Tax Exemption Length

  • How much will the increased 35-year exemption length cost the City in lost tax revenues over the long-term?
    •  Specifically what is added cost for increasing the exemption length to 35 years?
    • The IBO recently cost projections for the 2015 enacted legislation that estimated cost to the city of $3.3 billion dollars in forgone tax revenue, but these estimates are for over the next 10 years.

Tenants’ Rights

  • How will tenants’ rights be protected?
  • How will the City ensure tenants are provided with leases that clearly explain their rights, the affordability length, and the regulations for each unit and for the building?

Rent Regulation

  • How will higher AMIs impact the long-term preservation of 421a units?
    • Especially given the decontrol threshold? Rents for 2+ bedroom units at the 130% AMI level could end up being set at or above the decontrol threshold.
    • What are the implications of market-rate units no longer being covered by rent-regulation?

City Council’s Role

  • What might the City Council do with Albany’s 421a reforms?
    • City Council is empowered to “restrict, limit or condition the eligibility, scope, or amount of 421a benefits.”
    • Any City Council changes go into effect in June 2016.
  • Will the City Council impose a more restrictive 421a?

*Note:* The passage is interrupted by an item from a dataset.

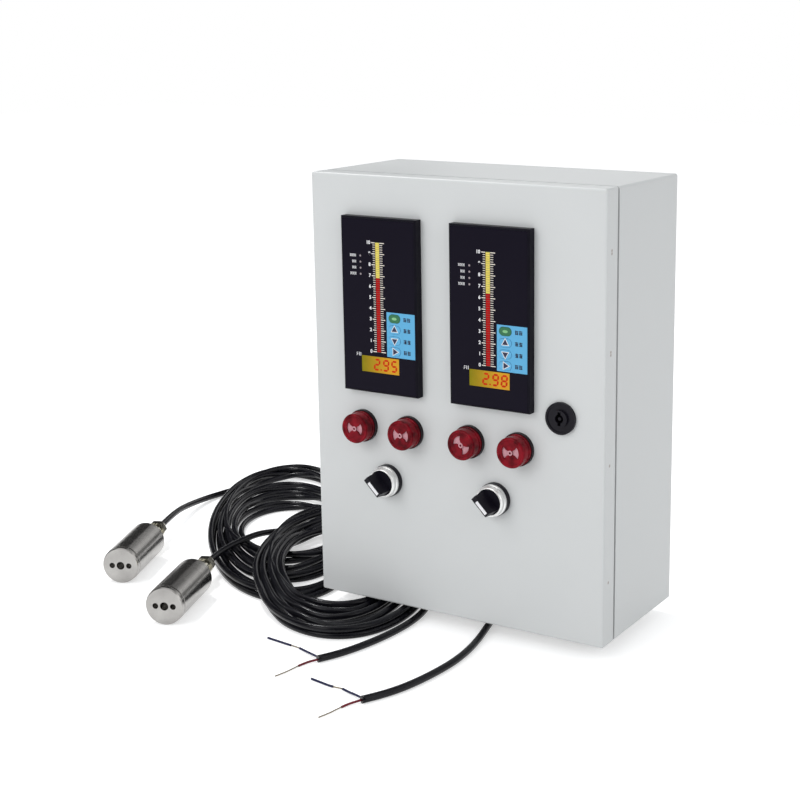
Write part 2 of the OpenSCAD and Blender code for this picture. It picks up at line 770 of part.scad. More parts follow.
// The floor beside the box that the opened door does not pass over
door_swing = 105;
sweep_gap = 8;
sweep_front = axis_y - y_front + sweep_gap;
open_x = -cab_w / 2 - 4;
open_y = axis_y + (sweep_front + (open_x - axis_x) * sin(door_swing)) / -cos(door_swing);
open_reach = 500;

module open_floor() translate([0, 0, z_floor - 1]) linear_extrude(4 * pile_h) polygon([
    [open_x, open_reach], [open_x, open_y],
    [open_x - open_reach * tan(door_swing - 90), open_y - open_reach],
    [open_x - 2 * open_reach, open_y - open_reach], [open_x - 2 * open_reach, open_reach]
]);

module cable_1_coil() color(rubber_black) difference() {
    coil_band(coil_1_ovals, 0, 0, pile_h);
    coil_band(coil_2_ovals, 2, turn_h, pile_h + 1);
}

// The second coil lies over the first one where they cross
module cable_2_coil() color(rubber_black) {
    difference() {
        coil_band(coil_2_ovals, 0, 0, turn_h);
        coil_band(coil_1_ovals, 1, -1, pile_h + 1);
    }
    intersection() {
        difference() {
            coil_band(coil_2_ovals, 0, 0, pile_h);
            coil_band(coil_1_ovals, 1, -1, pile_h + 1);
        }
        open_floor();
    }
    intersection() {
        coil_band(coil_2_ovals, 0, turn_h + 0.1, pile_h);
        coil_band(coil_1_ovals, 5, 0, pile_h + 1);
    }
    intersection() {
        coil_band(coil_2_ovals, 0, turn_h + 0.1, turn_h + pile_h);
        coil_band(coil_1_ovals, 5, 0, 2 * pile_h);
        open_floor();
    }
    difference() {
        intersection() {
            coil_band(coil_2_ovals, 0, turn_h - 1, turn_h + 1);
            coil_band(coil_1_ovals, 5, 0, pile_h);
        }
        coil_band(coil_1_ovals, 1, -1, pile_h + 2);
    }
}

// Routes on the floor: each point is x, y and height of the cable's centre.
// A lead starts inside its probe's gland, on the probe's axis.
low = cable_d / 2 + 0.05;
function gland_point(i, beyond) =
    let (reach = probe_length + gland_l + beyond)
    [probe_nose[i][0] + reach * cos(probe_heading[i]),
        probe_nose[i][1] + reach * sin(probe_heading[i]), probe_r];
lead_1 = [
    gland_point(0, -7), gland_point(0, 2), [-414, -64, 17.4], [-424, -43, 15.8], [-436, -18, 13],
    [-446, 10, 10], [-453, 37, 7], [-455, 60, 4.8], [-452, 80, 4], [-447, 98, 4]
];
lead_2 = [
    gland_point(1, -7), gland_point(1, 2), [-294, -122, 18.6], [-297, -104, 18.3],
    [-299, -84, 17.5], [-300, -66, 17.4], [-300, -54, 16.9], [-300, -44, 13.8], [-300, -34, 10.2],
    [-300, -26, 8.4]
];
tail_1 = [
    [-430, 199, low], [-398, 203, low], [-354, 205, low], [-304, 204, low], [-254, 199, low],
    [-204, 188, low], [-154, 169, low], [-109, 141, low], [-72, 106, low], [-42, 66, low],
    [-18, 21, low], [-1, -24, low], [11, -72, low], [22, -119, low], [31, -149, low],
    [37, -179, low], [39, -209, low], [36, -239, low], [32, -264, low], [25, -287, low],
    [13, -308, low]
];
tail_2 = [
    [-110, -3, low], [-97, -17, low], [-84, -36, low], [-71, -60, low], [-60, -85, low],
    [-51, -108, low], [-45, -130, low], [-43, -152, low], [-44, -176, low], [-48, -204, low],
    [-54, -228, low], [-60, -246, low], [-68, -259, low]
];
wire_1_blue = [
    [14, -306, 3.5], [0, -300, 2], [-9, -297, 1.2], [-16, -294, 1], [-28, -295, 1], [-51, -291, 1]
];
wire_1_red = [
    [12, -307, 2.4], [6, -316, 1.4], [3, -328, 1], [2, -337, 1], [-1, -348, 1]
];
wire_2_blue = [
    [-67, -257, 3.5], [-83, -250, 2], [-93, -246, 1.2], [-101, -243, 1], [-114, -242, 1],
    [-139, -239, 1]
];
wire_2_red = [
    [-68, -258, 2.4], [-74, -264, 1.4], [-77, -275, 1], [-78, -288, 1], [-81, -302, 1]
];

function unit(v) = v / norm(v);
function heading(p, i) = unit(p[min(i + 1, len(p) - 1)] - p[max(i - 1, 0)]);
function ring_points(c, t, r, n) =
    let (side = unit(cross(t, [0, 0, 1])))
    let (up = cross(side, t))
    [for (k = [0:n - 1]) c + r * (cos(360 * k / n) * side + sin(360 * k / n) * up)];

// Tube swept along the points of a route
module tube(route, d, n = 8) {
    p = [for (q = route) [q[0], q[1], z_floor + q[2]]];
    m = len(p);
    points = [for (i = [0:m - 1]) each ring_points(p[i], heading(p, i), d / 2, n)];
    sides = [for (i = [0:m - 2], k = [0:n - 1])
        [i * n + k, i * n + (k + 1) % n, (i + 1) * n + (k + 1) % n, (i + 1) * n + k]];
    first_end = [[for (k = [n - 1:-1:0]) k]];
    last_end = [[for (k = [0:n - 1]) (m - 1) * n + k]];
    polyhedron(points, concat(sides, first_end, last_end));
}

module cable_1_tube() color(rubber_black) {
    tube(lead_1, cable_d);
    tube(tail_1, cable_d);
}

module cable_2_tube() color(rubber_black) {
    tube(lead_2, cable_d);
    tube(tail_2, cable_d);
}

module cable_1_wires() color([0.10, 0.12, 0.35]) {
    tube(wire_1_blue, wire_d, 6);
    tube(wire_1_red, wire_d, 6);
}

module cable_2_wires() color([0.10, 0.12, 0.35]) {
    tube(wire_2_blue, wire_d, 6);
    tube(wire_2_red, wire_d, 6);
}

cabinet();
door();
door_gasket();
hinge_frame_leaf(1);  // hinge_frame_leaf_upper
hinge_frame_leaf(-1);  // hinge_frame_leaf_lower
hinge_door_leaf(1);  // hinge_door_leaf_upper
hinge_door_leaf(-1);  // hinge_door_leaf_lower
hinge_pins();
lock_body();
lock_core();
lock_cam();
panel_nuts();
meter_bezel(0);  // meter_left_bezel
meter_case(0);  // meter_left_case
meter_face(0);  // meter_left_face
meter_board(0);  // meter_left_board
meter_bezel(1);  // meter_right_bezel
meter_case(1);  // meter_right_case
meter_face(1);  // meter_right_face
meter_board(1);  // meter_right_board
meter_key(0, 0);  // meter_left_key_1
meter_key(0, 1);  // meter_left_key_2
meter_key(0, 2);  // meter_left_key_3
meter_key(0, 3);  // meter_left_key_4
meter_key(1, 0);  // meter_right_key_1
meter_key(1, 1);  // meter_right_key_2
meter_key(1, 2);  // meter_right_key_3
meter_key(1, 3);  // meter_right_key_4
meter_clamps();
buzzer_body(0);  // buzzer_1_body
buzzer_body(1);  // buzzer_2_body
buzzer_body(2);  // buzzer_3_body
buzzer_body(3);  // buzzer_4_body
buzzer_lens(0);  // buzzer_1_lens
buzzer_lens(1);  // buzzer_2_lens
buzzer_lens(2);  // buzzer_3_lens
buzzer_lens(3);  // buzzer_4_lens
selector_body(0);  // selector_left_body
selector_ring(0);  // selector_left_ring
selector_knob(0);  // selector_left_knob
selector_body(1);  // selector_right_body
selector_ring(1);  // selector_right_ring
selector_knob(1);  // selector_right_knob
mounting_plate();
plate_nuts();
terminal_rail();
terminals();
entry_grommets();
feet();
probe_body(0);  // probe_1_body
probe_body(1);  // probe_2_body
probe_gland(0);  // probe_1_gland
probe_gland(1);  // probe_2_gland
cable_1_coil();
cable_2_coil();
cable_1_tube();
cable_2_tube();
cable_1_wires();
cable_2_wires();
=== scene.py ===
import math
import bpy
import numpy as np
from mathutils import Euler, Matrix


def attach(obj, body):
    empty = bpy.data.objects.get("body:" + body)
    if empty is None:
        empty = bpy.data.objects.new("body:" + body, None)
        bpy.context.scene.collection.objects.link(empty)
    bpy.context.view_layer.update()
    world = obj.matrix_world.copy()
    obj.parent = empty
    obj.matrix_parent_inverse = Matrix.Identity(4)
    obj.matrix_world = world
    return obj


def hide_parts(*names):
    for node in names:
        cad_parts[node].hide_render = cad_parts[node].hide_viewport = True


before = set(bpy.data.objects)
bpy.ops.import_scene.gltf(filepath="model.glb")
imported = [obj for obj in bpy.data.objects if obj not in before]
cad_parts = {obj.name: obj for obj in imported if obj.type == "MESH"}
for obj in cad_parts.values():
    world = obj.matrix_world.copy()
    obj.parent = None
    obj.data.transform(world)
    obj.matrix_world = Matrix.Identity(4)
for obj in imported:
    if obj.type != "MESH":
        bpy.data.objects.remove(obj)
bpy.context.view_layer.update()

scene = bpy.context.scene
scene.view_settings.view_transform = "Standard"

# Studio.
# A pale floor under a white sky, a broad lamp before the panel, a weak one at
# its right and a small one high behind. The camera stands as in the photograph.
FLOOR_Z = -0.214

camera_data = bpy.data.cameras.new("camera")
camera_data.sensor_width = 36.0
camera_data.lens = 70.43
camera_data.shift_x = -0.125
camera_data.shift_y = -0.06875
camera_data.clip_end = 50.0
camera = bpy.data.objects.new("camera", camera_data)
camera.location = (0.7141, -1.2836, 0.3433)
camera.rotation_euler = Euler([math.radians(a) for a in (77.895, 0.217, 30.169)])
scene.collection.objects.link(camera)
scene.camera = camera


def lamp(name, place, aim, size, power):
    """A square white area lamp at place, turned to face aim."""
    data = bpy.data.lights.new(name, "AREA")
    data.shape = "SQUARE"
    data.size = size
    data.energy = power
    lamp_object = bpy.data.objects.new(name, data)
    place = np.array(place)
    away = place - np.array(aim)
    away = away / np.linalg.norm(away)
    lamp_object.location = place
    lamp_object.rotation_euler = (math.acos(away[2]), 0.0, math.atan2(away[1], away[0]) + math.pi / 2)
    scene.collection.objects.link(lamp_object)


lamp("front_lamp", (-0.9, -2.6, 1.5), (0.0, -0.1, 0.0), 1.8, 26.0)
lamp("side_lamp", (2.4, -0.9, 1.2), (0.1, -0.1, 0.0), 1.4, 7.0)
lamp("strip_lamp", (-1.5, 0.4, 2.2), (-0.3, -0.1, -0.2), 0.20, 24.0)


def seen_directly(tree):
    """1 for rays from the camera, through glass or off a mirror, and 0 for those that light."""
    paths = tree.nodes.new("ShaderNodeLightPath")
    value = paths.outputs["Is Camera Ray"]
    for kind in ("Is Transmission Ray", "Is Glossy Ray"):
        greater = tree.nodes.new("ShaderNodeMath")
        greater.operation = "MAXIMUM"
        tree.links.new(value, greater.inputs[0])
        tree.links.new(paths.outputs[kind], greater.inputs[1])
        value = greater.outputs[0]
    return value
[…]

It will be months before some of these questions are resolved. While other answers we might not get until developers begin using 421a under the new rules and we see how that process and decision unfold. And some await answers on pending questions to Administration or legal experts.

There is still much to be understood, analyzed, and settled about the new 421a plan. There is still much we do not know; what we do know is that 421a will play significant role in fueling the NYC development market, in impact the City in the way of forgone tax-revenue, and in the level of affordability available in neighborhoods.